Feeling defeated and tired, I hung up the phone. Rising from my seat, I wrapped a scarf around my head to block the streaming light from my eyes. Picturing the deadbolt on my front door, I slowly navigated my body, step by step, down the front flight of stairs by sliding on my butt. Ready for company and no longer preoccupied with what I felt compelled to do, I crawled back up the stairs to my living room, where I crouched on my couch to quiet my weary mind.
Despondent and alone, I felt discomfort in my pulsating head, and I communed with my wound as I acknowledged the degeneration of my connection to this life. With every moment that passed, I felt my connection with my body becoming weaker. I sensed that my energy was leaking out of this fragile container - deadening the distal tips of my fingers and toes. I could hear the machinery of my body grinding its wheels as my cells systematically manufactured my life, and I feared that my cognitive mind was becoming so disabled, so detached from its normal ability to function, that I would be rendered permanently disabled. For the first time in my life, I understood that I was not invincible. Unlike a computer that could be turned off and then rebooted, the richness of my life was completely dependent on not only the health of my cellular structure, but on the integrity of my brain's ability to electrically transmit and communicate its directives.
Humbled by the direness of my situation, I grieved for the loss of my life as I anticipated the death and degeneration of my cellular matrix. Despite the overwhelming presence of the engulfing bliss of my right mind, I fought desperately to hold on to whatever conscious connections I still retained in my left mind. By now, I understood clearly that I was no longer a normal human being. My consciousness no longer retained the discriminatory functions of my dominant analytical left brain. Without those inhibiting thoughts, I had stepped beyond my perception of myself as an individual. Without my left brain available to help me identify myself as a complex organism made up of multiple interdependent systems or to define me as a distinct collection of fragmented functions, my consciousness ventured unfettered into the peaceful bliss of my divine right mind.

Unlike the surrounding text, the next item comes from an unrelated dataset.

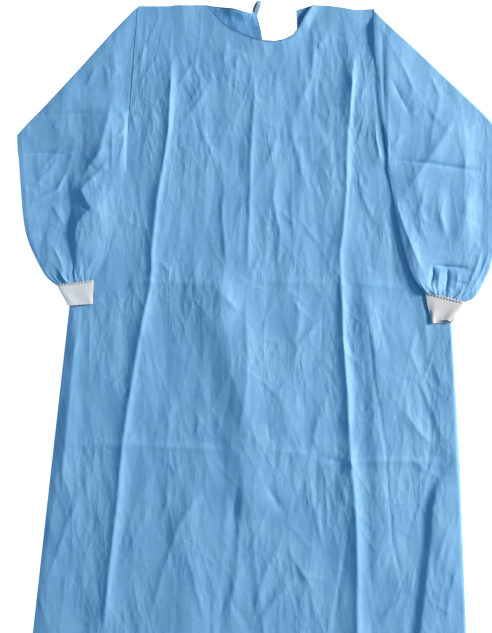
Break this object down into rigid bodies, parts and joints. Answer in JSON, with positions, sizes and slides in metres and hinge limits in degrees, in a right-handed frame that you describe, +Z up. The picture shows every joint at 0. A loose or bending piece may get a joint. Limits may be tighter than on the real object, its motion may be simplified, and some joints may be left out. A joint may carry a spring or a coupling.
{
  "type": "disposable gown laid out flat",
  "caption": "Long blue disposable gown with an open back, full sleeves and white knitted cuffs, laid out flat face up.",
  "frame": {"origin": "middle of the laid-out gown's bounding box, on the surface it lies on", "axes": "+Z up from the surface, +Y from the hem towards the neck, +X to the right as seen from above"},
  "size_m": [0.9211, 1.2451, 0.017],
  "materials": {
    "blue_nonwoven": "matt with a faint sheen",
    "white_rib_knit": "matt",
    "pale_tab": "matt"
  },
  "bodies": {
    "root": {"front_panel": "blue_nonwoven", "back_panel_left": "blue_nonwoven", "back_panel_right": "blue_nonwoven", "sleeve_left": "blue_nonwoven", "sleeve_right": "blue_nonwoven", "cuff_left": "white_rib_knit", "cuff_right": "white_rib_knit", "neck_binding_front": "blue_nonwoven", "neck_binding_back_left": "blue_nonwoven", "neck_binding_back_right": "blue_nonwoven", "neck_tab": "pale_tab"}
  },
  "joints": []
}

As I sat in the silence and pondered my new perceptions, I wondered how disabled I could become before the loss would be permanent. I contemplated how many circuits I could lose and how detached from my higher cognitive abilities I could tread and still have any hope of ever regaining normal function. I hadn't come this far to just die or become mentally vegetative! So I held my head in my hands and wept. Amidst my tears, I clenched my fists and prayed. I prayed for peace in my heart. I prayed for peace in my mind and I prayed,
Please Great Spirit, don't shut down my life.
And into the silence my mind implored,
Hold on. Be still. Be quiet. Hold on.
I sat there in the middle of my living room for what seemed to be an eternity. When Steve appeared in the doorway, no words were exchanged. I handed him my doctor's card and he immediately called for instructions.
Promptly, he escorted me down the stairs and out the door. Gently, he guided me to his car, strapped me in, and reclined the seat. He wrapped my head with a scarf to shade my eyes from the light. He spoke softly, encouragingly patted my knee, and proceeded to drive to Mount Auburn Hospital.